The Workers' Party-run town council said yesterday that it would comply with an order compelling it to restrict the powers of MPs Sylvia Lim and Low Thia Khiang, but accused the Government of making a U-turn over the matter.
It added that it had reservations about whether the order was applicable to the two MPs, who were found to have breached their fiduciary duties. But it has decided to obey for two reasons.
One, ignoring the order could land the secretary or chairman of Aljunied-Hougang Town Council (AHTC) in jail.
Two, the town council is intent on focusing its energies on the main task of running the estates.
In a letter to the Ministry of National Development (MND), AHTC chairman Faisal Manap said: “The town council wishes to direct its energies towards fulfilling its core functions of managing and maintaining the HDB estates in Aljunied-Hougang town for our residents.”
“As such, the town council will comply with the rectification order,” he added.
To that end, the town council had, on Thursday, taken steps to ensure that both Ms Lim and Mr Low would no longer be allowed to sign cheques or unilaterally approve expenditure or waive quotations or tenders, among other things.
In response to media queries, MND said: “We are glad to note AHTC's decision to comply, and trust that they will continue to discharge their duties and responsibilities in the best interests of their constituents.”
The rectification order, issued by Minister for National Development Lawrence Wong earlier this month, required AHTC to temporarily restrict the powers of Ms Lim and Mr Low in making certain financial decisions at the town council.
It followed a High Court judgment last October that found the duo had breached their fiduciary duties towards the town council in hiring a managing agent company without calling a tender.
The two MPs are appealing against the judgment.
Almost a month after the court ruling, Deputy Prime Minister Heng Swee Keat introduced a motion in Parliament asking the duo to recuse themselves from financial matters at the town council, and expressed disappointment that they had not done so voluntarily.
AHTC later discussed the issue, but eventually voted 17 to one against recusal.
Yesterday, AHTC released Mr Faisal's letter to MND, expressing surprise that Mr Wong had invoked Section 43D(2)(b) of the Town Councils Act to issue the order.
Mr Faisal, citing the Nov 5 debate on the motion, described the latest development as “a shift by the Government from its earlier position in Parliament”.
He also questioned the propriety of the order.
He said that Minister in the Prime Minister's Office and Second Minister for Finance Indranee Rajah had “affirmed” that it was up to AHTC to take action, and Parliament could not compel it to do so.

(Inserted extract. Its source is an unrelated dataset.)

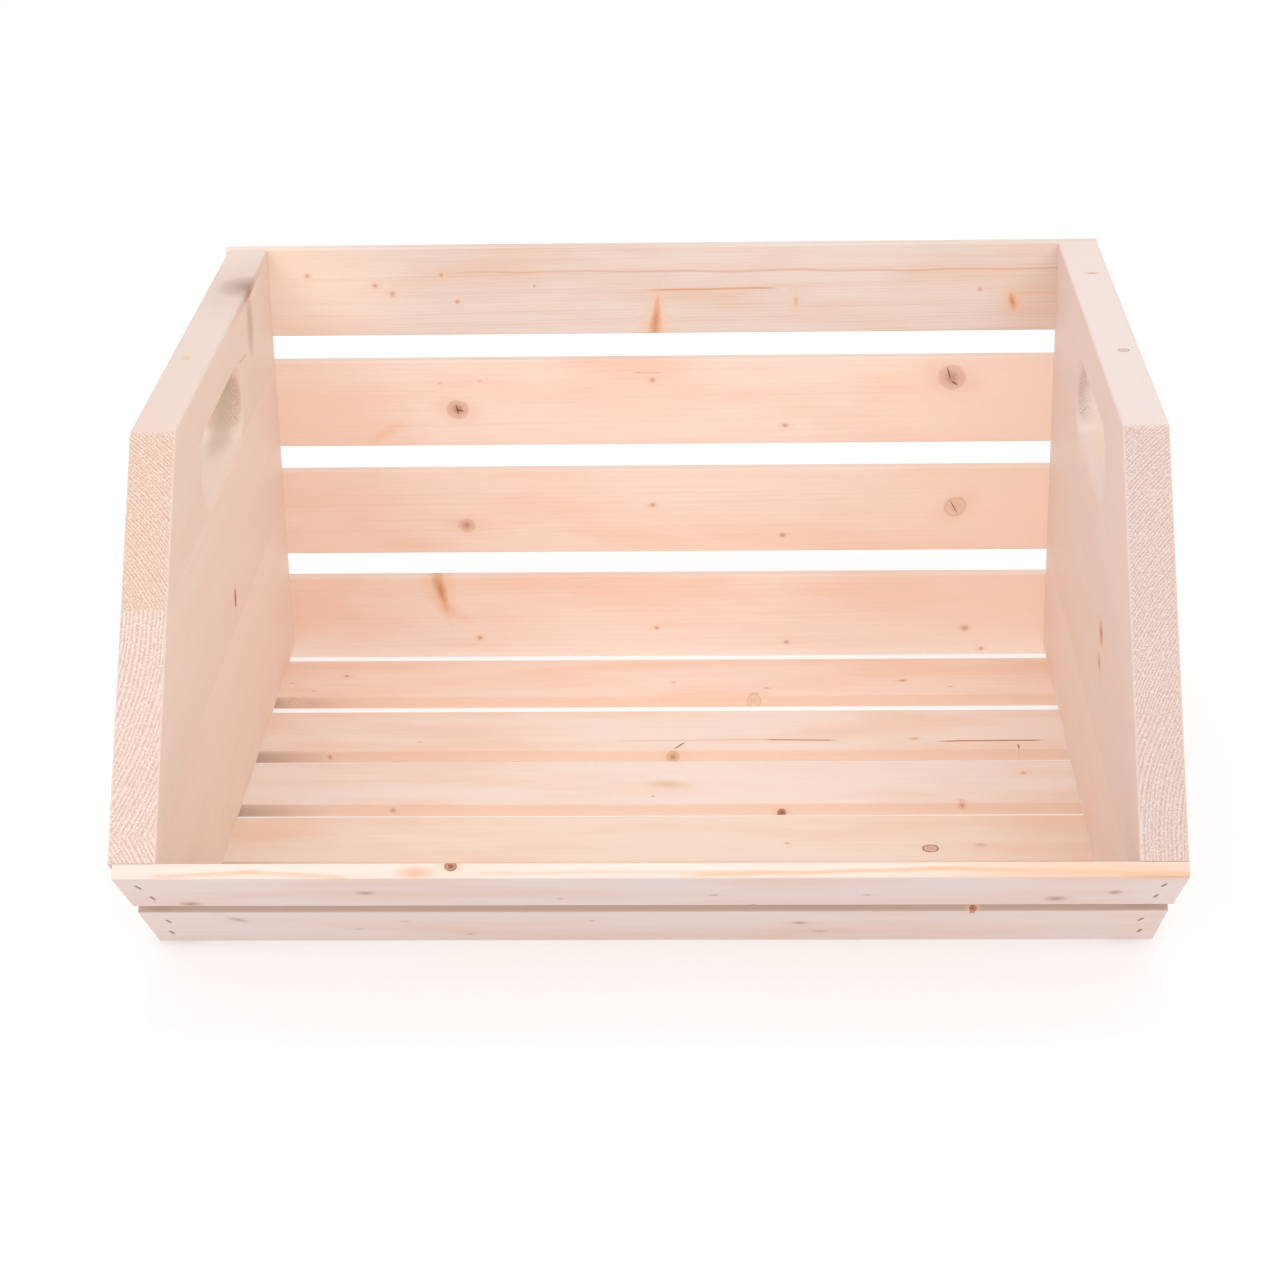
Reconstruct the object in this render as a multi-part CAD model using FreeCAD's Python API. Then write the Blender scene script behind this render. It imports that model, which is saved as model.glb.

Also, Minister for Social and Family Development and Second Minister for National Development Desmond Lee had said the law was passed years after the two MPs' actions, and it could be invoked only after an investigation was carried out or if there had been a report or compliance review under the amended Act.
As such, said Mr Faisal, there were “concerns about retroactivity and the pre-conditions not being met”.
To this, MND said it made the order only after careful consideration and seeking legal advice.
The ministry added: “It is appropriate given the serious nature of the October 2019 High Court judgment.”
The ministry had said that it would review the order after the Court of Appeal hears and decides on the appeal against the High Court judgment.
Besides Ms Lim and Mr Low, WP chief Pritam Singh and five other parties were also held accountable for improper payments made by AHTC in the civil case brought against them by the town council, which was seeking damages over a sum of $33.7 million.
The case centred on their role in awarding contracts to FM Solutions and Services and FM Solutions and Integrated Services without calling for tenders.